BEGIN Supplied information

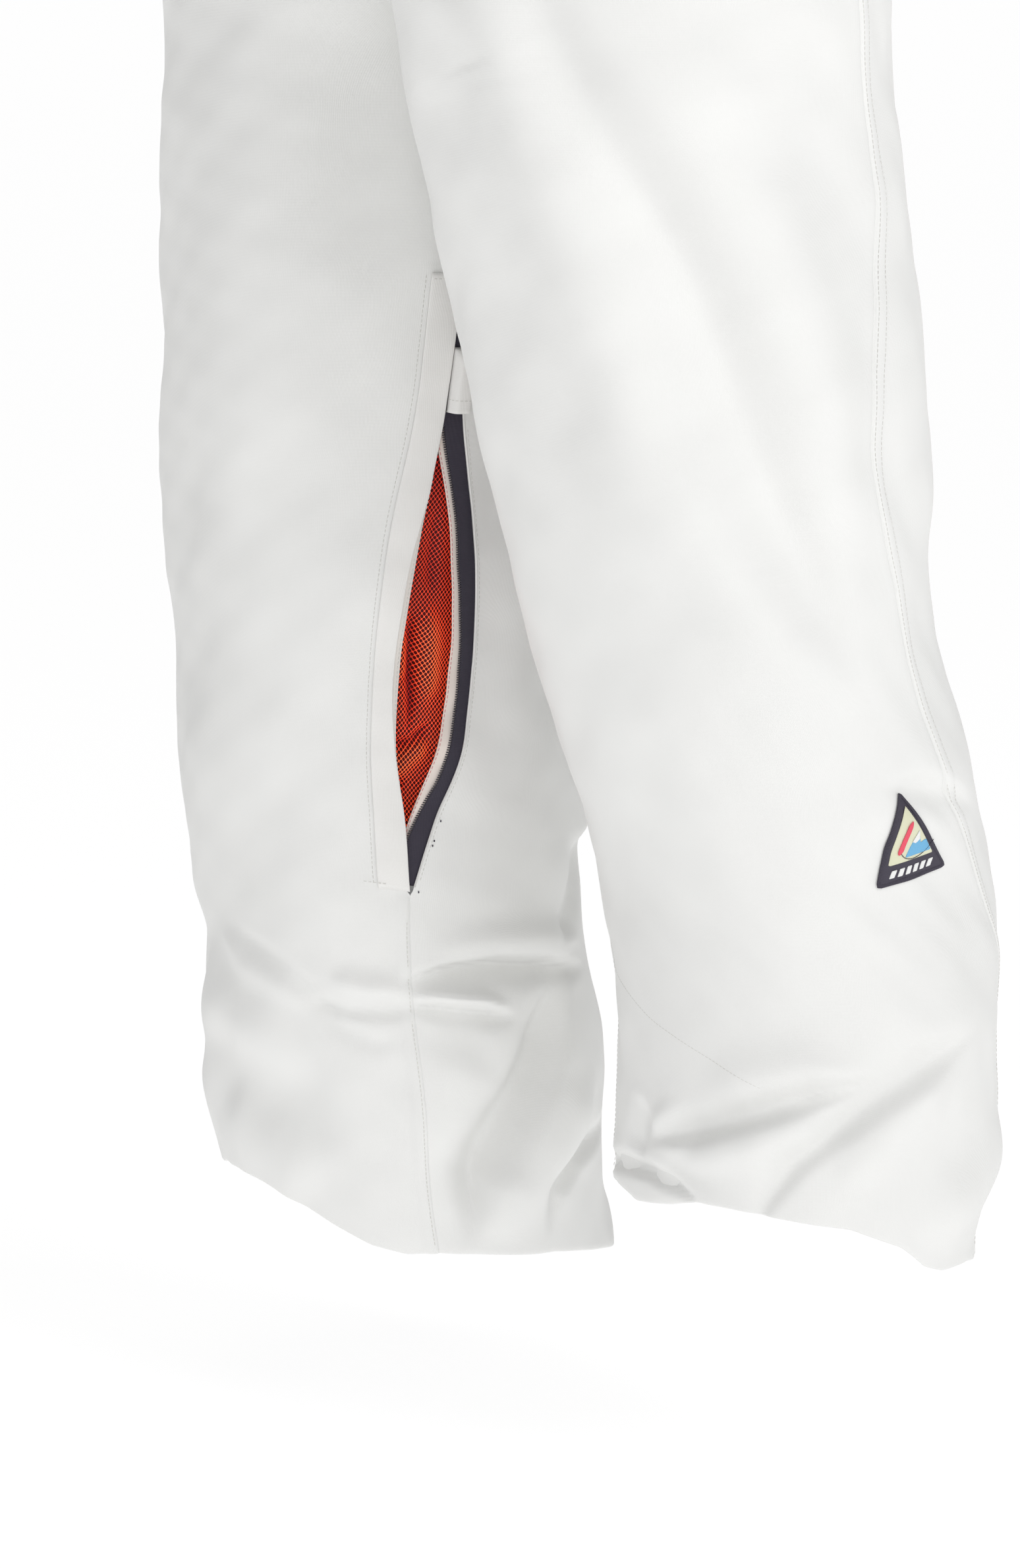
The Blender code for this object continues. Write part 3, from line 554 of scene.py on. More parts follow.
class Paint:
    """A material under construction: its shader and the nodes that feed it."""

    def __init__(self, name, colour, roughness, metallic=0.0):
        self.colour = colour
        self.material = plain_paint(name, colour, roughness, metallic)
        self.shader = self.material.node_tree.nodes["Principled BSDF"]

    def node(self, kind, **values):
        """A new node; the values go into the inputs of those names."""
        made = self.material.node_tree.nodes.new("ShaderNode" + kind)
        for name, value in values.items():
            made.inputs[name.replace("_", " ")].default_value = value
        return made

    def link(self, output, target):
        self.material.node_tree.links.new(output, target)

    def tones(self, source, *stops):
        """Base colour from a value, by a ramp of positions and colours."""
        ramp = self.node("ValToRGB")
        elements = ramp.color_ramp.elements
        (elements[0].position, first), *between, (elements[1].position, last) = stops
        elements[0].color, elements[1].color = (*first, 1), (*last, 1)
        for position, colour in between:
            elements.new(position).color = (*colour, 1)
        self.link(source, ramp.inputs["Fac"])
        self.link(ramp.outputs["Color"], self.shader.inputs["Base Color"])
        return ramp.outputs["Color"]

    def shade(self, share):
        """The material's colour, lighter or darker by a share."""
        return [min(1, c * share) for c in self.colour]

    def bump(self, source, strength, depth):
        made = self.node("Bump", Strength=strength, Distance=depth)
        self.link(source, made.inputs["Height"])
        self.link(made.outputs["Normal"], self.shader.inputs["Normal"])


def speckled(name, colour, roughness, metallic, grain, depth):
    """Cast metal or moulded plastic: a fine uneven grain in the surface, the tone and the shine."""
    paint = Paint(name, colour, roughness, metallic)
    noise = paint.node("TexNoise", Scale=1 / grain, Detail=3.0)
    paint.link(paint.node("TexCoord").outputs["Object"], noise.inputs["Vector"])
    paint.tones(noise.outputs["Fac"], (.3, paint.shade(.86)), (.7, paint.shade(1.10)))
    shine = paint.node("MapRange", To_Min=roughness - .06, To_Max=roughness + .08)
    paint.link(noise.outputs["Fac"], shine.inputs["Value"])
    paint.link(shine.outputs["Result"], paint.shader.inputs["Roughness"])
    paint.bump(noise.outputs["Fac"], .3, depth)
    return paint.material


def woven(name, colour, roughness, pitch, depth, contrast):
    """Woven cloth: two crossing thread waves as bump, and slow patches of tone."""
    paint = Paint(name, colour, roughness)
    where = paint.node("TexCoord").outputs["Object"]
    thread = paint.node("Math")
    thread.operation = "ADD"
    for k, axis in enumerate(("X", "Z")):
        wave = paint.node("TexWave", Scale=.314 / pitch, Distortion=.6, Detail=1.0)
        wave.wave_type, wave.bands_direction = "BANDS", axis
        paint.link(where, wave.inputs["Vector"])
        paint.link(wave.outputs["Fac"], thread.inputs[k])
    paint.bump(thread.outputs[0], .35, depth)
    cloud = paint.node("TexNoise", Scale=9.0, Detail=4.0)
    paint.link(where, cloud.inputs["Vector"])
    paint.tones(cloud.outputs["Fac"], (.35, paint.shade(1 - contrast)), (.65, paint.shade(1 + contrast)))
    return paint.material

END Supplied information

Each line must be given again exactly as written above.

_Task result:_
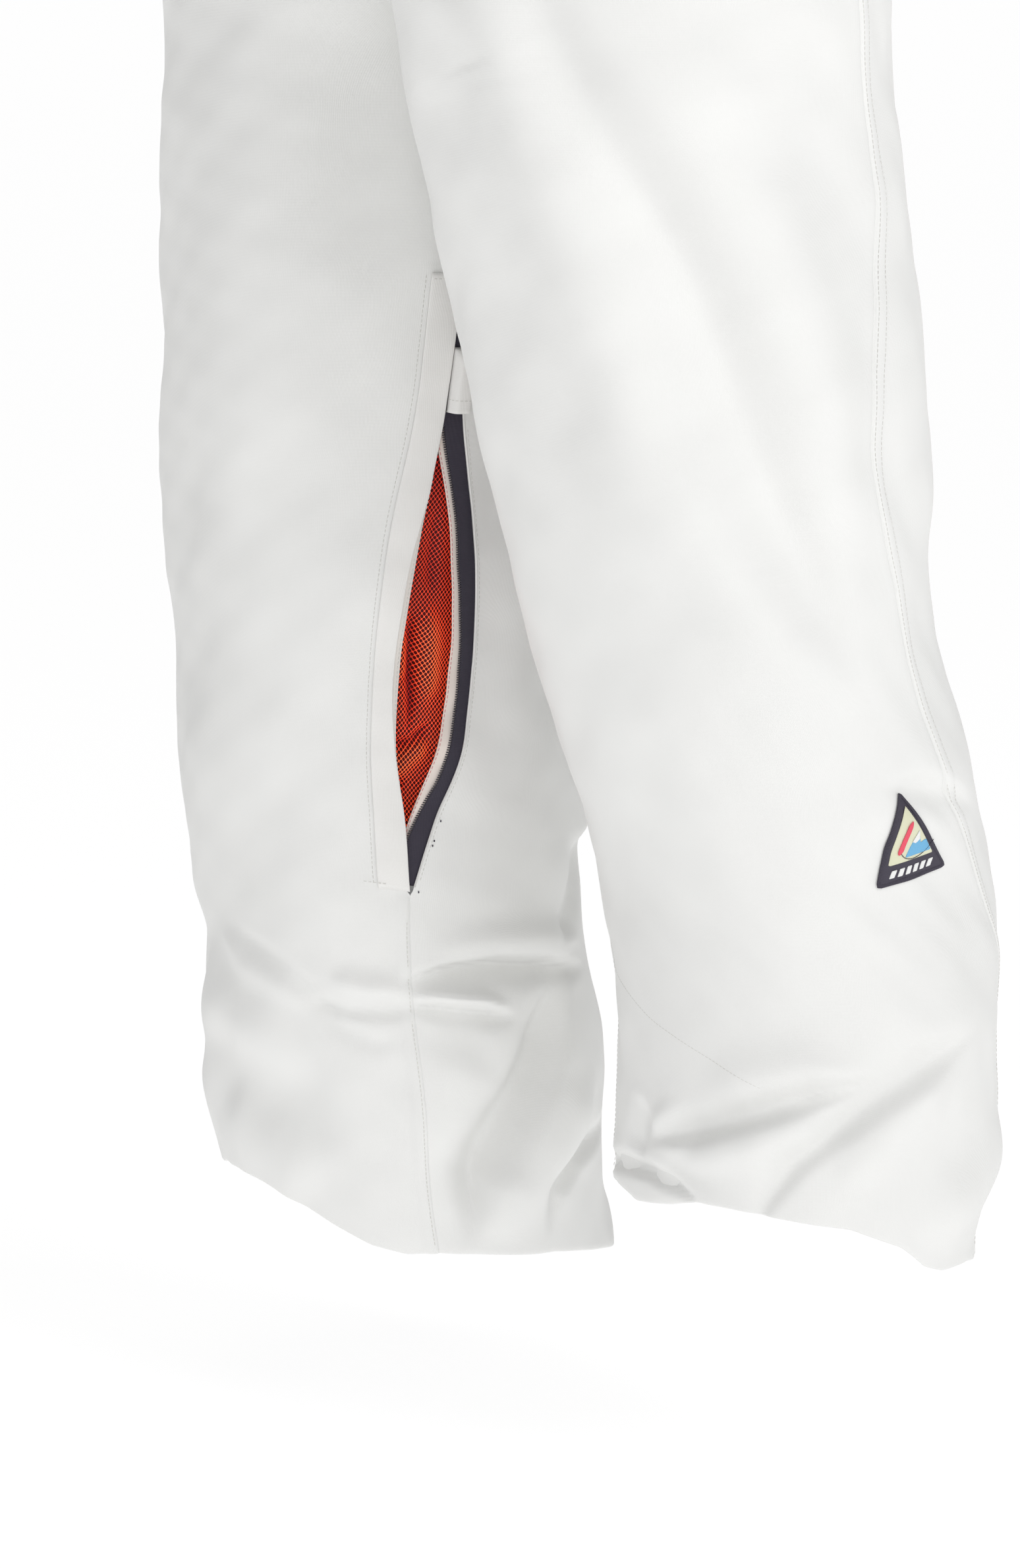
The Blender code for this object continues. Write part 3, from line 554 of scene.py on. More parts follow.
class Paint:
    """A material under construction: its shader and the nodes that feed it."""

    def __init__(self, name, colour, roughness, metallic=0.0):
        self.colour = colour
        self.material = plain_paint(name, colour, roughness, metallic)
        self.shader = self.material.node_tree.nodes["Principled BSDF"]

    def node(self, kind, **values):
        """A new node; the values go into the inputs of those names."""
        made = self.material.node_tree.nodes.new("ShaderNode" + kind)
        for name, value in values.items():
            made.inputs[name.replace("_", " ")].default_value = value
        return made

    def link(self, output, target):
        self.material.node_tree.links.new(output, target)

    def tones(self, source, *stops):
        """Base colour from a value, by a ramp of positions and colours."""
        ramp = self.node("ValToRGB")
        elements = ramp.color_ramp.elements
        (elements[0].position, first), *between, (elements[1].position, last) = stops
        elements[0].color, elements[1].color = (*first, 1), (*last, 1)
        for position, colour in between:
            elements.new(position).color = (*colour, 1)
        self.link(source, ramp.inputs["Fac"])
        self.link(ramp.outputs["Color"], self.shader.inputs["Base Color"])
        return ramp.outputs["Color"]

    def shade(self, share):
        """The material's colour, lighter or darker by a share."""
        return [min(1, c * share) for c in self.colour]

    def bump(self, source, strength, depth):
        made = self.node("Bump", Strength=strength, Distance=depth)
        self.link(source, made.inputs["Height"])
        self.link(made.outputs["Normal"], self.shader.inputs["Normal"])


def speckled(name, colour, roughness, metallic, grain, depth):
    """Cast metal or moulded plastic: a fine uneven grain in the surface, the tone and the shine."""
    paint = Paint(name, colour, roughness, metallic)
    noise = paint.node("TexNoise", Scale=1 / grain, Detail=3.0)
    paint.link(paint.node("TexCoord").outputs["Object"], noise.inputs["Vector"])
    paint.tones(noise.outputs["Fac"], (.3, paint.shade(.86)), (.7, paint.shade(1.10)))
    shine = paint.node("MapRange", To_Min=roughness - .06, To_Max=roughness + .08)
    paint.link(noise.outputs["Fac"], shine.inputs["Value"])
    paint.link(shine.outputs["Result"], paint.shader.inputs["Roughness"])
    paint.bump(noise.outputs["Fac"], .3, depth)
    return paint.material


def woven(name, colour, roughness, pitch, depth, contrast):
    """Woven cloth: two crossing thread waves as bump, and slow patches of tone."""
    paint = Paint(name, colour, roughness)
    where = paint.node("TexCoord").outputs["Object"]
    thread = paint.node("Math")
    thread.operation = "ADD"
    for k, axis in enumerate(("X", "Z")):
        wave = paint.node("TexWave", Scale=.314 / pitch, Distortion=.6, Detail=1.0)
        wave.wave_type, wave.bands_direction = "BANDS", axis
        paint.link(where, wave.inputs["Vector"])
        paint.link(wave.outputs["Fac"], thread.inputs[k])
    paint.bump(thread.outputs[0], .35, depth)
    cloud = paint.node("TexNoise", Scale=9.0, Detail=4.0)
    paint.link(where, cloud.inputs["Vector"])
    paint.tones(cloud.outputs["Fac"], (.35, paint.shade(1 - contrast)), (.65, paint.shade(1 + contrast)))
    return paint.material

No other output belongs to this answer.